I’ve been seeing memes and statements on Facebook indicating that if we help some, the bad guys will take advantage and hitch a ride on the wave. The people who say this seem to think it’s easy for refugees to get into the United States. This isn’t true.

If people in the United States stop freaking out over whether any of these refugees might be a terrorist, some of the Syrians may be able to go through the process of being allowed refugee status. To do this, they must get a referral from the U.S. Refugee Admissions Program. A person who is able to get that referral gets to go through the application, investigation, and interview process, and after that they may be allowed to come to this country.
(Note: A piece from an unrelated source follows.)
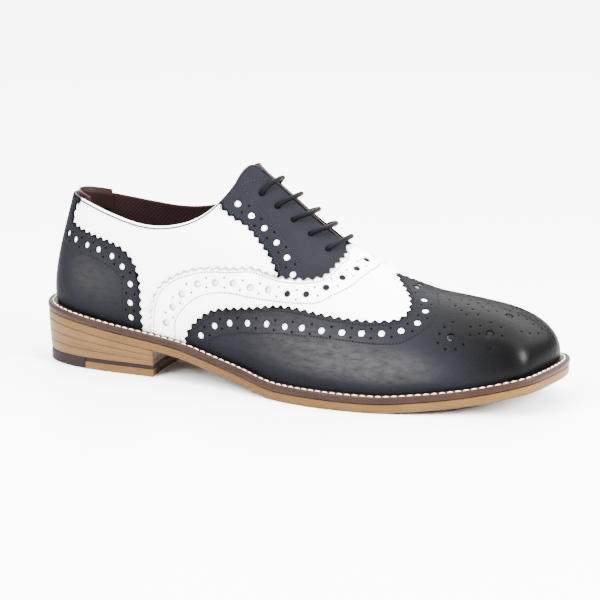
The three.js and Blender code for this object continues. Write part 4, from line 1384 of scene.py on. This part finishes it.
VAMP_UNDER = [(12.7, 1), (13, 0.949), (13.5, 0.878), (13.71, 0.75), (13.61, 0.601),
              (13.21, 0.468), (12.6, 0.365), (11.83, 0.313), (10.68, 0.259), (9.69, 0.221),
              (8.59, 0.206), (7.41, 0.186), (6.9, 0.119), (6.7, 0)]
THREAD_DEPTH = 0.17
# Dark dots of painted shade at the needle holes.
NEEDLE_DEPTH = 0.12
NEEDLE_RADIUS = 0.5
PIN_ASIDE = 2.6
PIN_RADIUS = 0.48
HOLE_RADIUS = 1.75
MEDALLION_DOTS = [(13.97, 0.887), (14.32, 0.925), (14.65, 0.965), (14.93, 0.931), (15.49, 0.965),
                  (14.12, 0.817), (14.51, 0.871), (14.99, 0.87), (15.59, 0.921), (16.4, 0.874),
                  (16.45, 0.792), (16.6, 0.717), (16.6, 0.624), (16.8, 0.529), (16.43, 0.481),
                  (16.08, 0.501), (15.78, 0.532), (14.25, 0.764), (14.59, 0.801), (15.1, 0.809),
                  (15.48, 0.829), (14.34, 0.715), (14.66, 0.732), (13.94, 0.617), (13.71, 0.562),
                  (13.54, 0.497), (13.43, 0.419), (13.55, 0.368), (13.78, 0.368), (13.99, 0.409),
                  (14.21, 0.493), (14.31, 0.58), (14.55, 0.596), (14.43, 0.507), (14.9, 0.641),
                  (15.1, 0.586), (14.95, 0.48), (14.51, 0.356)]
MEDALLION_HOLES = [(13.78, 0.474), (14.68, 0.511), (15.9, 0.775)]
MEDALLION_DOT = 0.62
MEDALLION_RADIUS = 2.15
SMALL_HOLE = 1.0
# Dark discs of painted shade under the pinholes.
PINHOLE_SHADE_RADIUS = MEDALLION_DOT + 0.15
PINHOLE_SHADE_RISE = 0.05
BUTTON_RADIUS = 1.5
BUTTON_DEPTH = 0.3
BUTTON_THICKNESS = 0.5


@dataclass
class Brogueing:
    """A row of big holes with a pair of pinholes between each two."""

    holes: Sequence[tuple[float, float]]

    def punches(self) -> tuple[Punch, Punch]:
        """The big holes, and the pinholes beside the middle of each gap."""
        big = np.array(self.holes, dtype=float)
        row = Line(LAST, self.holes)
        knots = np.linspace(0, len(row.spots) - 1, len(big)).astype(int)
        places = row.run[knots]
        middle = 0.5 * (places[1:] + places[:-1])
        pins = np.vstack([row.aside(middle, PIN_ASIDE), row.aside(middle, -PIN_ASIDE)])
        return Punch(big, HOLE_RADIUS, 14), Punch(pins, PIN_RADIUS, 6)


@dataclass
class Overlay:
    """A punched and pinked panel with its seams, dark discs of painted shade in its pinholes, and
    threads.
    """

    name: str
    node: Sequence[str]
    colour: Finish
    thread: Finish
    slot: str
    outline: np.ndarray
    top: float
    bottom: float
    rows: Sequence[Brogueing]
    seams: Sequence[Line]
    sides: Sequence[int] = (-1, 1)
    extra: Sequence[Punch] = ()
    shade: Callable[[np.ndarray, np.ndarray], np.ndarray] = navy_darkening_and_sheen
    # Finish of the needle dots: painted shade at the needle holes.
    needle: Finish = Finish.PIT
    buttons: Sequence[tuple[float, float]] = ()

    def build(self) -> None:
        """Makes the panel, its threads, their needle dots of painted shade and dark discs of painted
        shade in its pinholes.
        """
        punches = [punch for row in self.rows for punch in row.punches()] + list(self.extra)
        panel = Panel(self.outline, self.top, self.bottom, punches, self.seams)
        shape = panel.shape(LAST, self.sides, self.shade)
        shape.make(self.name, finish(self.colour), self.slot, self.node)
        threads = Stitches().sew(LAST, self.seams, self.top + THREAD_DEPTH, self.sides)
        threads.make(self.name + "_stitches", finish(self.thread), self.slot)
        # Needle dots: dark lenses of painted shade where the thread goes in.
        needles = both(needle_spots(self.seams, Stitches.pitch), self.sides)
        dots = discs(LAST, needles, NEEDLE_RADIUS, self.top + NEEDLE_DEPTH, 0.05, 6)
        dots.make(self.name + "_needle_dots", finish(self.needle), self.slot)
        # Dark discs of painted shade under the pinholes.
        pins = [punch for punch in punches if punch.radius < SMALL_HOLE]
        spots = both(np.vstack([punch.spots for punch in pins]), self.sides)
        floors = discs(LAST, spots, PINHOLE_SHADE_RADIUS, self.bottom - PINHOLE_SHADE_RISE)
        floors.make(self.name + "_pinhole_floors", finish(Finish.PIT), self.slot)
        if self.buttons:
            rounds = discs(LAST, both(np.array(self.buttons), self.sides), BUTTON_RADIUS,
                           self.top + BUTTON_DEPTH, BUTTON_THICKNESS, 16)
            count = len(rounds.points)
            rounds.values = {"burnish_and_painted_light": np.full(count, 0.5), "edge": np.zeros(count)}
            rounds.make(self.name + "_rounds", finish(self.colour), self.slot)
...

But the number allowed in has always been capped, and now it sounds as if most of the people in our country (made up of the children and grandchildren of refugees) want to deny the rest, as well.

It seems to me that this is the result of the fear-mongering mentioned at the beginning of this paragraph, but there is another question I’ve seen floating around that should probably be addressed, too.

What about the strain on our resources?

Now, I’ve seen on Facebook that a lot of people are using the excuse: “But we have children and veterans and homeless who aren’t being taken care of, so why should we help someone else?”

I agree that our own people should also receive help, and I believe that our government could allot resources to feed and house all of them, as well as thousands of refugees. Where would they get that money? How about from the private corporations that have received government bailouts? Here’s a list of the companies and the billions of dollars they’ve received from the U.S. government. Why are we -all of us who pay our taxes- helping rich people instead of feeding our own poor, or those who are being persecuted?

That’s an interesting question. I’d like to know what you think the answer is.